Mutual Reasoning Makes Smaller LLMs Stronger Problem-Solvers
This paper introduces rStar, a self-play mutual reasoning approach that significantly improves reasoning capabilities of small language models (SLMs) without fine-tuning or superior models. rStar decouples reasoning into a self-play mutual generation-discrimination process. First, a target SLM augments the Monte Carlo Tree Search (MCTS) with a rich set of human-like reasoning actions to construct higher quality reasoning trajectories. Next, another SLM, with capabilities similar to the target SLM, acts as a discriminator to verify each trajectory generated by the target SLM. The mutually agreed reasoning trajectories are considered mutual consistent, thus are more likely to be correct. Extensive experiments across five SLMs demonstrate rStar can effectively solve diverse reasoning problems, including GSM8K, GSM-Hard, MATH, SVAMP, and StrategyQA. Remarkably, rStar boosts GSM8K accuracy from 12.51% to 63.91% for LLaMA2-7B, from 36.46% to 81.88% for Mistral-7B, from 74.53% to 91.13% for LLaMA3-8B-Instruct. Code will be available at https://github.com/zhentingqi/rStar.
This paper introduces a different but related idea: if multiple reasoning paths lead to the same answer, the answer is more trustworthy. The talk uses a simple math example: “How many two-digit primes have digits that sum to 8?”
There are multiple ways to approach the problem. One path is to list two-digit primes and check the digit sum of each one. Another path is to list two-digit numbers whose digits sum to 8, then check which are prime. Another path is to reason directly through possible digit pairs.
If different approaches converge on the same final answer, confidence should go up. If they disagree, that disagreement is useful too. It tells the system that the answer may need another attempt, another verifier, or human review.
This is close to how people check their own work. In math, we often solve a problem one way, then verify it another way. In accounting, we reconcile totals from different directions. In error-correcting systems, redundancy helps detect and repair mistakes.
The same idea applies to LLM agents. Instead of asking one model to produce one answer and then trusting it, we can ask multiple models, or the same model through different reasoning paths, to solve the problem independently. Agreement becomes a signal of reliability. Disagreement becomes a signal for escalation. This is especially useful when a perfect verifier is not available.
For arithmetic or code, verification can often be deterministic. But many real-world tasks are messier. There may not be a simple program that can say whether an answer is correct. In those cases, mutual reasoning gives the system another way to estimate confidence.
It is not a guarantee. Models can still agree on the same wrong answer.
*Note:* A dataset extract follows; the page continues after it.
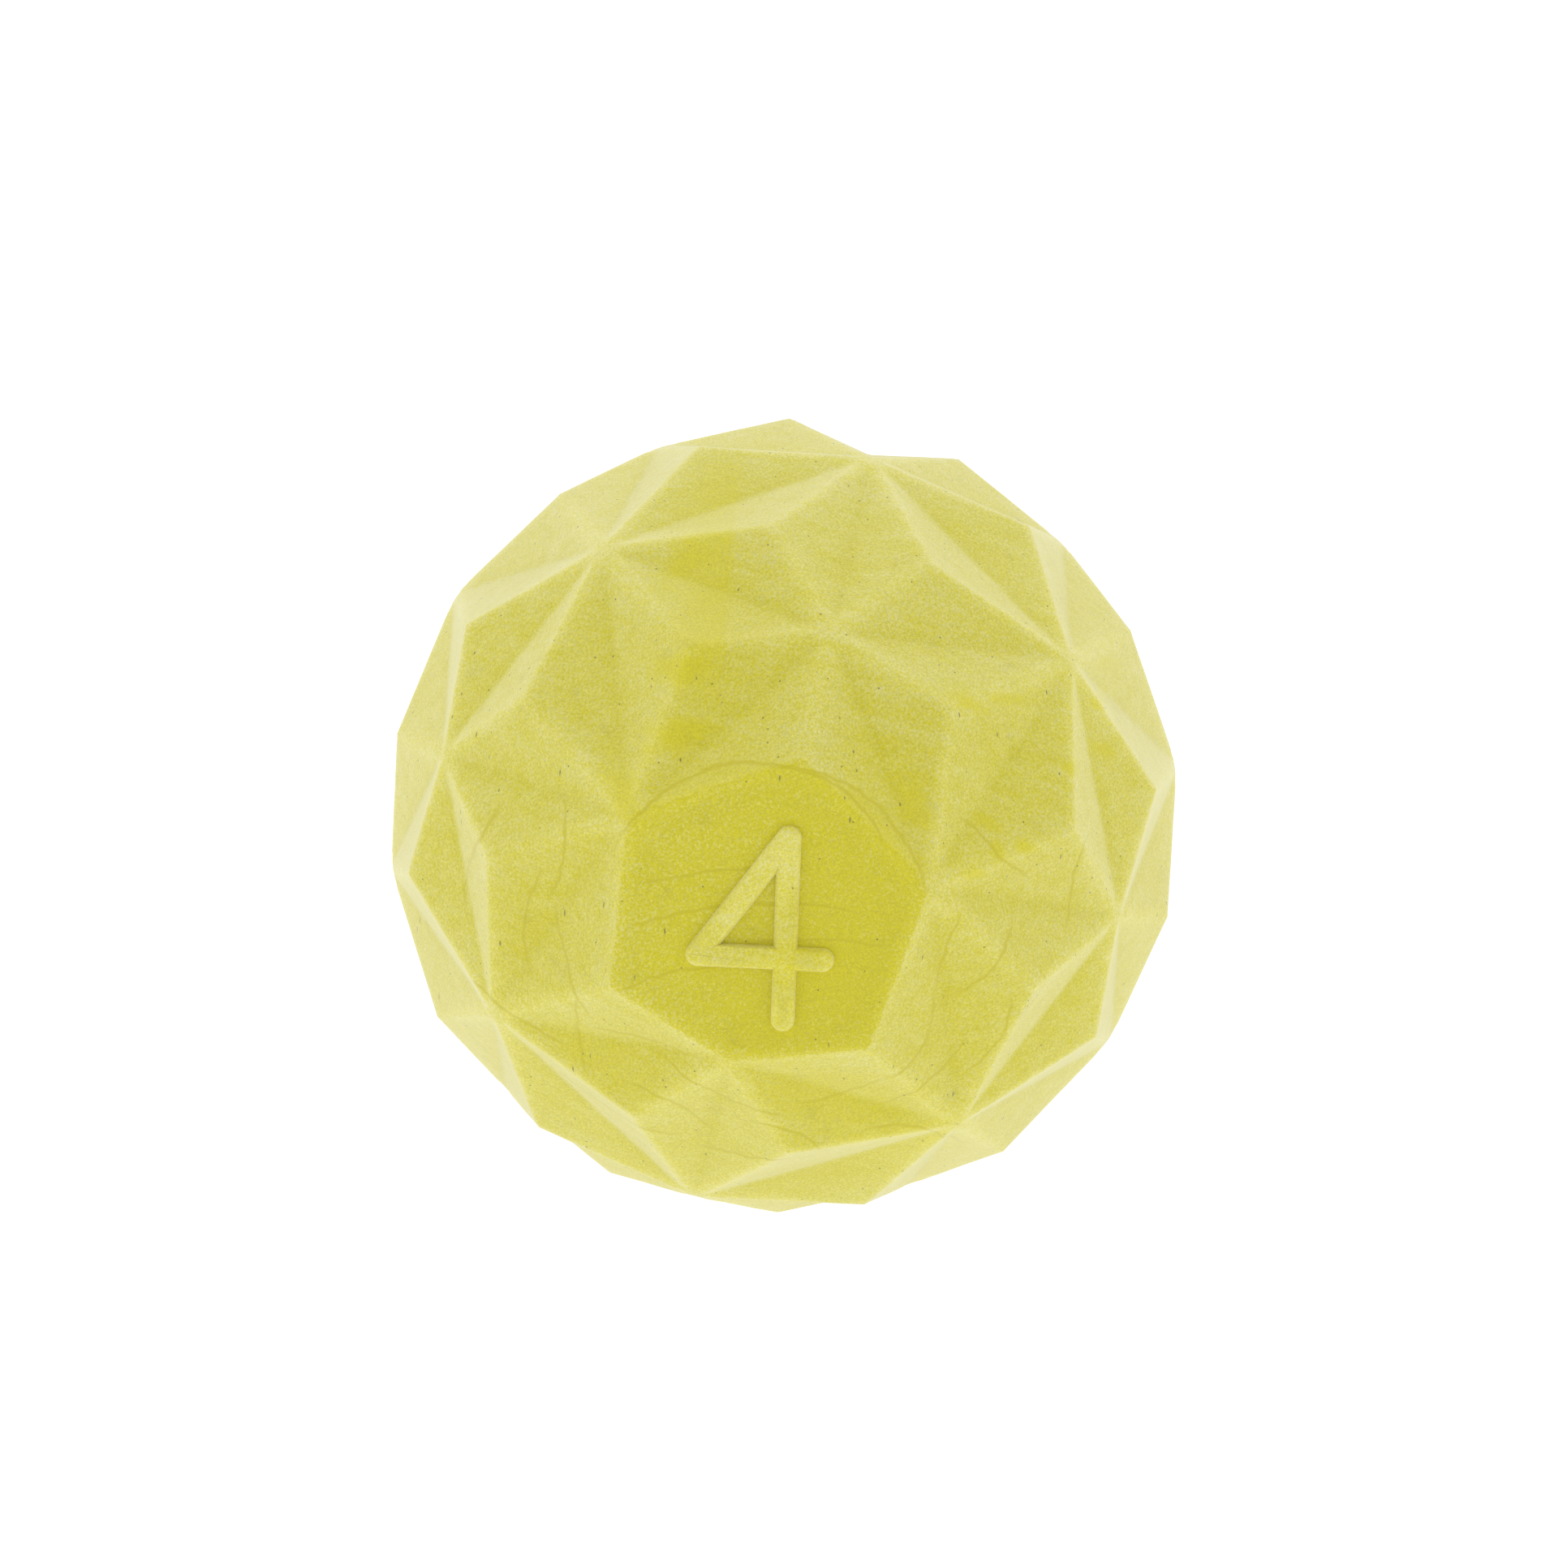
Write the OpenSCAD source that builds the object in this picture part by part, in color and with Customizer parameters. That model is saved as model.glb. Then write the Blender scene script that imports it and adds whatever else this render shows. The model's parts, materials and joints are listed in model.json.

But it is a useful reliability signal, especially when combined with voting, retries, and external checks.
#Takeaway
The main takeaway from the talk is that long-running LLM tasks are not solved by model intelligence alone.
They require system design.
A reliable long-running agent needs to decompose work into smaller steps, raise per-step reliability with voting or sampling, detect red flags early, retry suspicious outputs, use trusted verifiers whenever possible, compare independent reasoning paths, and escalate disagreements when needed.
For short tasks, you can sometimes get away with trusting the model.
For long-running tasks, trust needs infrastructure.
The future of AI agents will not only be about better prompts or bigger models. It will also be about verification, recovery, and reliability engineering.
The model may be the engine, but the verifier is the guardrail.